Rating
The Pequod Review:
In Love and Death in the American Novel, Leslie Fiedler’s primary thesis is that American literature is “almost pathologically incapable of dealing with adult sexuality” and is instead obsessed with death. Fiedler paints with too broad a brush in his descriptions of “the American novel,” but he is lively and interesting throughout:
Our great novelists, though experts on indignity and assault, on loneliness and terror, tend to avoid treating the passionate encounter of a man and a woman, which we expect at the center of a novel. Indeed, they rather shy away from permitting in their fictions the presence of any full-fledged, mature women, giving us instead monsters of virtue or bitchery, symbols of the rejection or fear of sexuality.
[…]
Beneath the haunted castle lies the dungeon keep: the womb from whose darkness the ego first emerged, the tomb to which it knows it must return at last. Beneath the crumbling shell or paternal authority, lies the maternal blackness, imagined by the Gothic writer as a prison, as a torture chamber - from which the cries of the kidnapped animal cannot even be heard.

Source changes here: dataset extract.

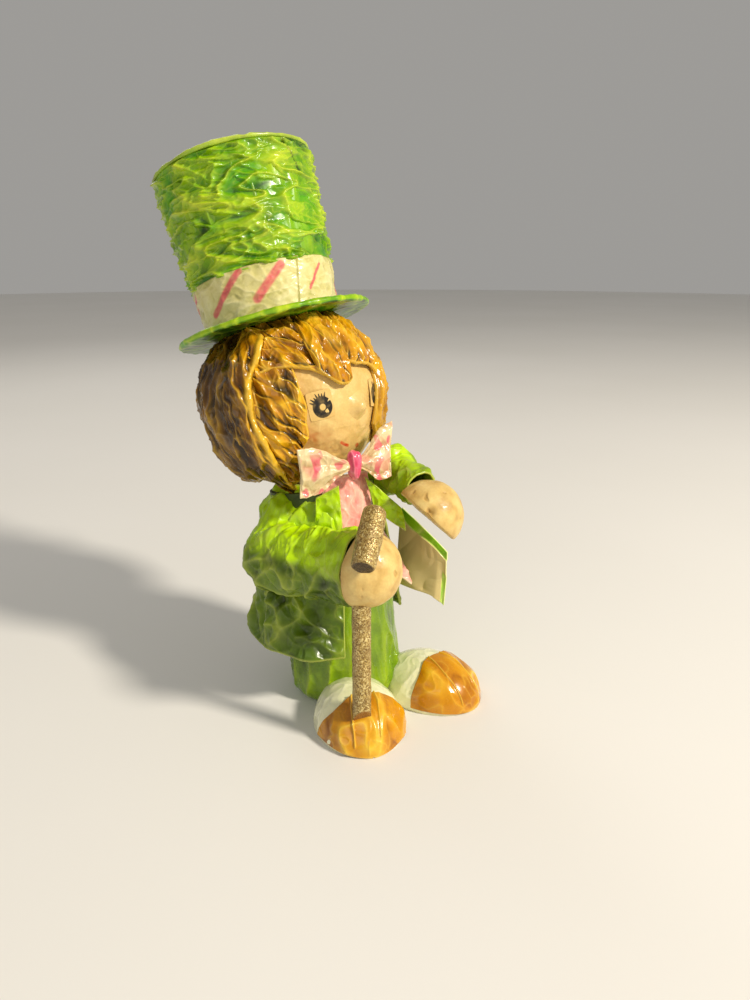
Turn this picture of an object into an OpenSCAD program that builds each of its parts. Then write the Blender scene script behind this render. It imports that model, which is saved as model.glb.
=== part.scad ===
// Standing papier-mache boy in a top hat, with a cane.
// Origin: middle of the flat base on the table. +Z is up, the figure faces -Y, and its left is +X.
// An azimuth is measured round an upright axis from -Y (0) towards +X (90).

/* [Body] */
// Outer radius of the card tube that makes the body
tube_r = 20; // [18:0.5:22]
// Wall of the card tube
tube_wall = 1.8; // [1.2:0.1:2.4]
// Length of the body along its own axis, from the base to the top of the tube
tube_top = 80; // [76:1:84]
// Radius of the rounding round the foot of the body
foot_round = 8; // [6:0.5:9]
// Backward lean of the body, in degrees
body_lean = 11; // [6:0.5:14]
// Lean of the body to its own left, in degrees
body_side = 2; // [-3:0.5:3]
// Thickness of the green paper over the lower body
trouser_wall = 1; // [0.6:0.1:1.5]

/* [Head] */
// Radius of the hollow ball under the face and hair
ball_r = 31.75; // [30:0.25:33]
// Wall of the ball
ball_wall = 3; // [2:0.5:5]
// Centre of the head: across, front to back, and height
head_centre = [0.6, 27.8, 109]; // [-5:0.1:120]
// Backward tilt of the head, in degrees
head_tilt = 18.7; // [10:0.1:22]
// Tilt of the head to its own left, in degrees
head_side = -1.8; // [-5:0.1:5]
// Thickness of the paper skin on the face
skin_t = 0.8; // [0.5:0.1:1.2]
// Thickness of the paper hair
hair_t = 1.8; // [1.2:0.1:2.6]
// Azimuth of each eye from the middle of the face, in degrees
eye_azimuth = 24.7; // [18:0.1:30]
// Height of the eyes over the middle of the head, in degrees
eye_height = -8.7; // [-14:0.1:0]
// Diameter of the dowel that holds the head
dowel_d = 6.35; // [5:0.05:8]

/* [Hat] */
// Outer radius of the brim
brim_r = 35.9; // [34:0.1:38]
// Thickness of the brim
brim_t = 2.2; // [1.6:0.1:3]
// Height of the brim's underside over the middle of the head, along the head's axis
brim_h = 27.2; // [26:0.1:29]
// Outer radius of the crown at the brim, over its paper
crown_r0 = 24.6; // [22:0.1:27]
// Outer radius of the crown at the lid, over its paper
crown_r1 = 28.2; // [26:0.1:32]
// Height of the crown from the brim to the lid
crown_h = 55.6; // [50:0.1:62]
// Thickness of the card that the crown is rolled from
crown_wall = 1.3; // [0.8:0.1:2]
// Thickness of the green paper and of the band on the crown
wrap_t = 0.8; // [0.5:0.1:1.2]
// Height of the band
band_h = 16; // [12:0.5:20]
// Radius of the lid
lid_r = 28.7; // [28:0.1:32]
// Shift of the hat on the head: to the left and to the front
hat_shift = [0.6, -0.8, 0]; // [-2:0.1:2]

/* [Coat] */
// Thickness of the stiff coat paper
coat_t = 1.2; // [0.8:0.1:1.8]
// Radius inside the coat at the shoulders
coat_r_top = 21.5; // [21.5:0.1:24]
// Radius inside the coat at its hem
coat_r_hem = 26; // [25.5:0.1:28]
// Height of the hem over the table
hem_h = 23.5; // [18:0.5:30]
// Outer radius of the right sleeve
sleeve_r = 12.4; // [11:0.1:13]
// Turn of the shirt front from the middle of the body, in degrees
chest_turn = -16; // [-25:1:0]

/* [Hands and cane] */
// Radius of the half balls that make the hands
hand_r = 12.7; // [11:0.1:14]
// Middle of the flat of the right hand
hand_right_at = [-21.6, -29.1, 64.3]; // [-60:0.1:90]
// Middle of the flat of the left hand
hand_left_at = [14.2, -27, 73]; // [-60:0.1:90]
// Diameter of the cane's shaft
shaft_d = 6.35; // [5:0.05:7]
// Diameter of the cane's handle
handle_d = 8; // [7:0.1:9]
// Length of the cane's handle
handle_l = 21; // [16:0.5:26]

/* [Shoes] */
// Length of the half egg
shoe_l = 41; // [36:0.5:44]
// Width of the half egg
shoe_w = 32; // [28:0.5:34]
// Height of the half egg
shoe_h = 15.5; // [13:0.5:18]
// Middle of the right shoe on the table, and the azimuth that its toe points to
shoe_right_at = [-17, -21.5, -32]; // [-45:0.5:0]
// Middle of the left shoe on the table, and the azimuth that its toe points to
shoe_left_at = [17, -27, 5]; // [-45:0.5:20]

/* [Hidden] */
$fn = 64;

leaf = "#6fb31b";
leaf_dark = "#4c8a12";
cream = "#efd9a3";
ochre = "#b97a14";
pink = "#ef9a93";
gold = "#b79b52";
card = "#b9986a";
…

The upper and the lower levels of the ruined castle or abbey represent the contradictory fears at the heart of Gothic terror: dread of the superego, whose splendid battlements have been battered but not quite cast down- and of the id, whose buried darkness abounds in dark visions no stormer of the castle had ever touched.
[...]
The novel not only attacks the sovereignty of reason, it challenges the primacy of ideas… The irrational essence of the novel is revealed by the very nature of its form, a form without a theory. It was born by accident, as it were, out of an odd mating of allegory with the plot structure of sensational drama, and of the letter book with prose history or scandalmongering. It is a genre that still defies an Aristotelian definition, a kind contrived when all the kinds had already been classified and arranged, an unforeseen and disruptive stranger.
[…]
There is a real sense in which our prose fiction is immediately distinguishable from that of Europe, though this is a fact that is difficult for Americans (oddly defensive and flustered in its presence) to confess. In this sense, our novels seem not primitive, perhaps, but innocent, unfallen in a disturbing way, almost juvenile. The great works of American fiction are notoriously at home in the children's section of the library, their level of sentimentality precisely that of a pre-adolescent. This is part of what we mean when we talk about the incapacity of the American novelist to develop; in a compulsive way he returns to a limited world of experience, usually associated with his childhood, writing the same book over and over again until he lapses into silence or self-parody.
[…]
Our literature as a whole seems a chamber of horrors disguised as an amusement park "fun house."
So it continues, with arguments that are overconfident, incorrect or incomplete — but nonetheless engaging.